En revanche, lorsque l'élévation du lac Mead, au
1er janvier, était égale à 1 075 pieds par
rapport au niveau de la mer (327,7 mètres), la quantité d'eau
reçue par le Mexique était amputée de 50 000
acres-pieds ; de 70 000 acres-pieds lorsque l'élévation du
lac était inférieure à 1 050 pieds par rapport au niveau
de la mer et de 125 000 acres-pieds lorsque l'élévation du lac
devait être inférieure à 1 025 pieds (IBWC 2012). Ces
propositions visent ainsi à stabiliser la quantité d'eau de la
retenue du lac Mead. La quantité d'eau supplémentaire
reçue par le Mexique est fonction de la quantité du lac par
rapport à la moyenne pour tenter de maintenir une quantité
minimale dans le lac.
Un autre point fondamental de cette Minute est
l'intégration effective d'ONG dans les parties prenantes devant fournir
de l'eau. En effet, une coalition d'ONG a été fondée en
2008 et a créé le Colorado River Delta Water Trust
(Buono et Eckstein 2014, 273).
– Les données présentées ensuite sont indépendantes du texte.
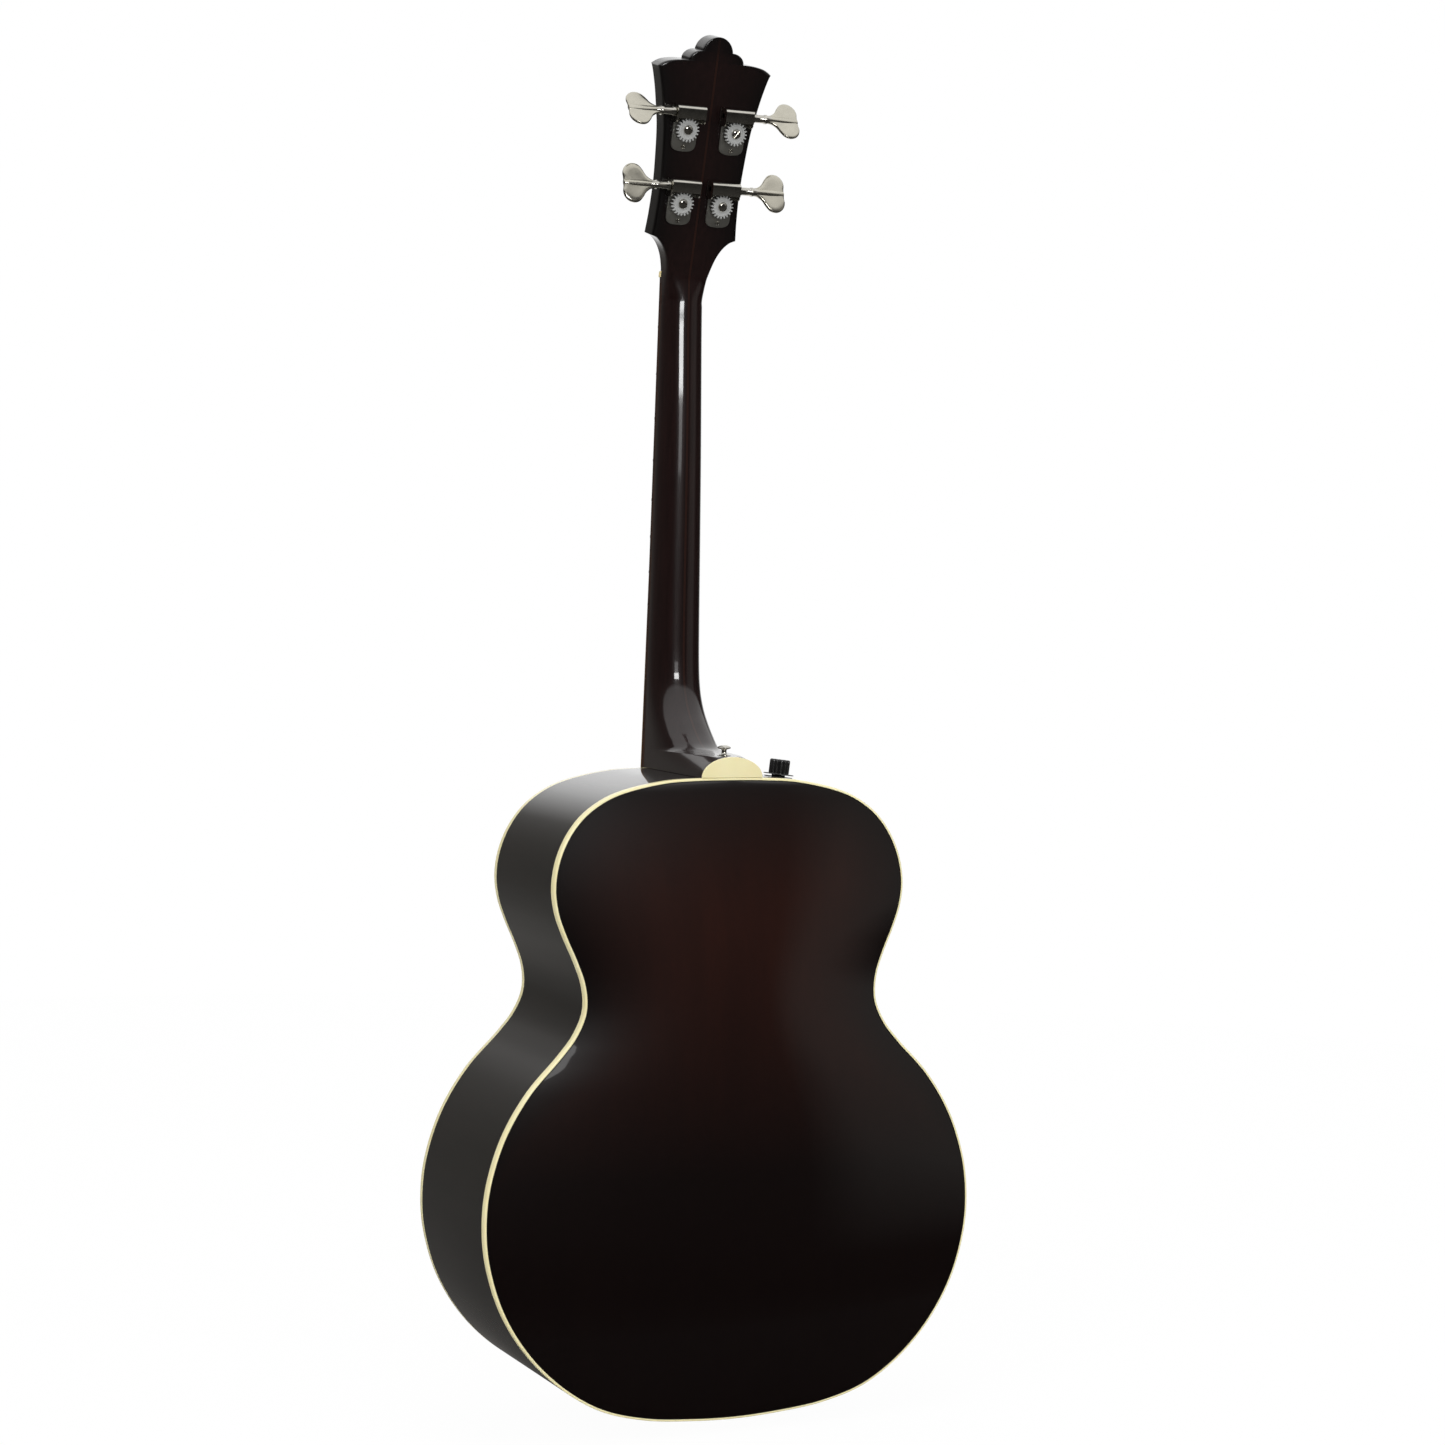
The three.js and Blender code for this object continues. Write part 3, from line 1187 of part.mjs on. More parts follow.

L'objectif de cette coalition était
d'utiliser les fonds pour des projets de restauration de l'habitat dans le
delta du Colorado. Elle devait aussi acheter ou louer les droits en eau
à des agriculteurs dans la vallée de Mexicali (Clay s.d.). L'eau
ainsi achetée devait permettre de fournir le delta pour la
première fois depuis plusieurs décennies en passant par des
infrastructures préexistantes (Postel 2017, 33). Ce projet a
également pleinement mis en avant les entreprises ayant contribué
au soutien du projet (« Understanding
« Sufficiency » : The Colorado River Delta :
Overdrawn and Dried up (2014) » s.d.).
L'institut de Sonora explique notamment que les ONG ont
été indispensable pour mettre en place la Minute :
« Through the NGO's coalition persistence in
representing the environment in these negotiations, they have at last succeeded
in achieving their goal to bring water and life back to the Delta with the
passing of Minute 319 » (Zamora s.d.).
Ainsi, les débits fournis pour la restauration et la
préservation du Colorado et de son delta ne proviendraient pas
uniquement de l'IBWC mais également des ONG qui auraient,
dorénavant, une responsabilité importante dans cette
préservation (Rivera-Torres et Gerlak 2021, 561).